Nearly seven decades separate the youngest and oldest hunters who killed black bears in this year's state-controlled hunt, which ended Friday night. A record 92 bears were killed in Allegany and Garrett counties during the five-day hunt, according to the Maryland Department of Natural Resources.
A quota of 80 to 110 bears had been set, an increase from last year's quota of 55 to 80, which corresponds with the growth of the bear population in Maryland. Sixty-eight bears were killed a year ago.
Aurora Wilhelm, who won't turn 8 until next month, became the youngest hunter to take down a bear since the hunt was revived in 2004. She shot a 232-pound male while out with her father, Chad, and 9-year-old sister, Eliza, on family property in Lonaconing on Tuesday night.
Arthur Scarpelli, who turned 76 last month, became the second-oldest hunter to kill a bear when he shot a 117-pound female Friday morning after four days without seeing any on his nearly 300-acre property on Dan's Mountain in Allegany County.
It was the first time bear hunting for Aurora as it was for Scarpelli, a retired federal mental health facility director. Not that Scarpelli hadn't felt the urge before, given the havoc bears have wreaked on his property.
"When I moved back up there from Montgomery County, I took a 250-pound feeder that we used to have to feed all the animals," said Scarpelli, who returned to his hometown of Frostburg in 2006 after retiring. "Right after we moved back, I went out one morning and a bear had pulled down the feeder and was sitting in 250 pounds of bird seed."
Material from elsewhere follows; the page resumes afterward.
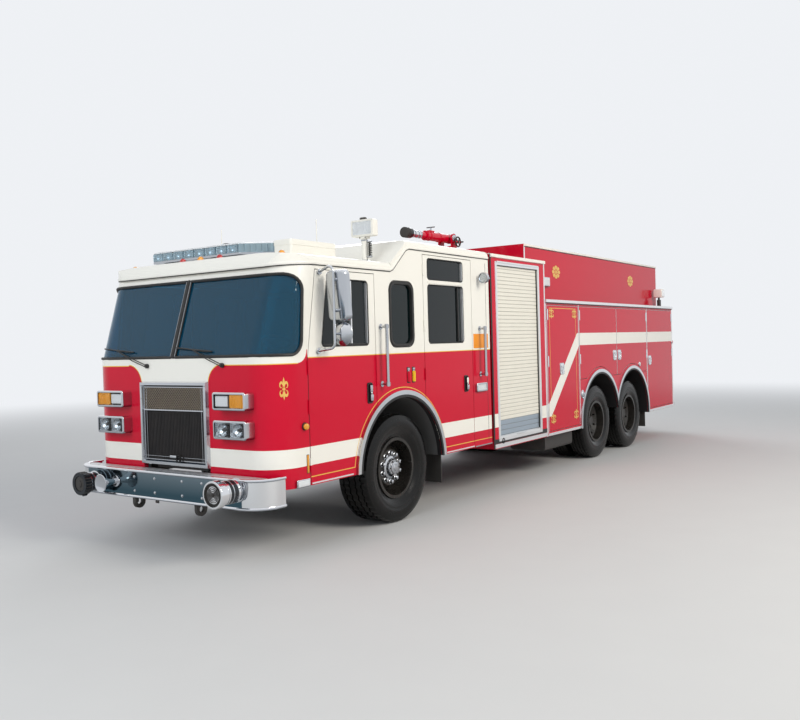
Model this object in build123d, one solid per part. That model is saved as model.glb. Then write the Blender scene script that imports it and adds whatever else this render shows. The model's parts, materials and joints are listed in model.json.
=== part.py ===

Scarpelli also recalled the time that a bear stalked state workers thinning trees on the property after being shooed away from their truck one morning. He called the Department of Natural Resources, but officials never found the animal.
Scarpelli, who has been a hunter since age 13, said he plans to make a rug out of the bear he killed.
"The grandkids will get a kick out of that," he said.
Chad Wilhelm said he plans to have the bear Aurora shot mounted. It still amazes Wilhelm that the second of his three daughters took down the bear, given that the sun had faded and she did it standing on a chair in what is normally a blind used for deer hunting.
"I was closing the windows of the blind, and we were ready to go back to our house when my older daughter said, 'Don't move, there's a bear,'" Chad Wilhelm recalled. "It was about 60 yards away, but it was coming toward the blind. It got to about 25 yards away when she shot."
Using a rifle with a stock that Wilhelm had shortened so his daughters could steady it on their shoulders, the second-grader Aurora shot the bear, which her father said ran about 60 yards back toward the woods before falling between a couple of downed trees on a hill.
"It probably would have gone another 60 or 70 yards if not for those trees stopping it," Wilhelm said.
Wilhelm said he had never been bear hunting before and had wanted his daughter, who had won a place in the lottery for the event, to take the shot.
"I've never even shot at a bear," he said.
After seeing her sister take down a bear, 5-year-old Jorja Wilhelm is "biting at the bit" to get her hunting license as well, their mother, Jessica, said. Jessica Wilhelm grew up in a family that hunted, but her father wouldn't let her go out.
"With Chad, it's all about the kids," she said.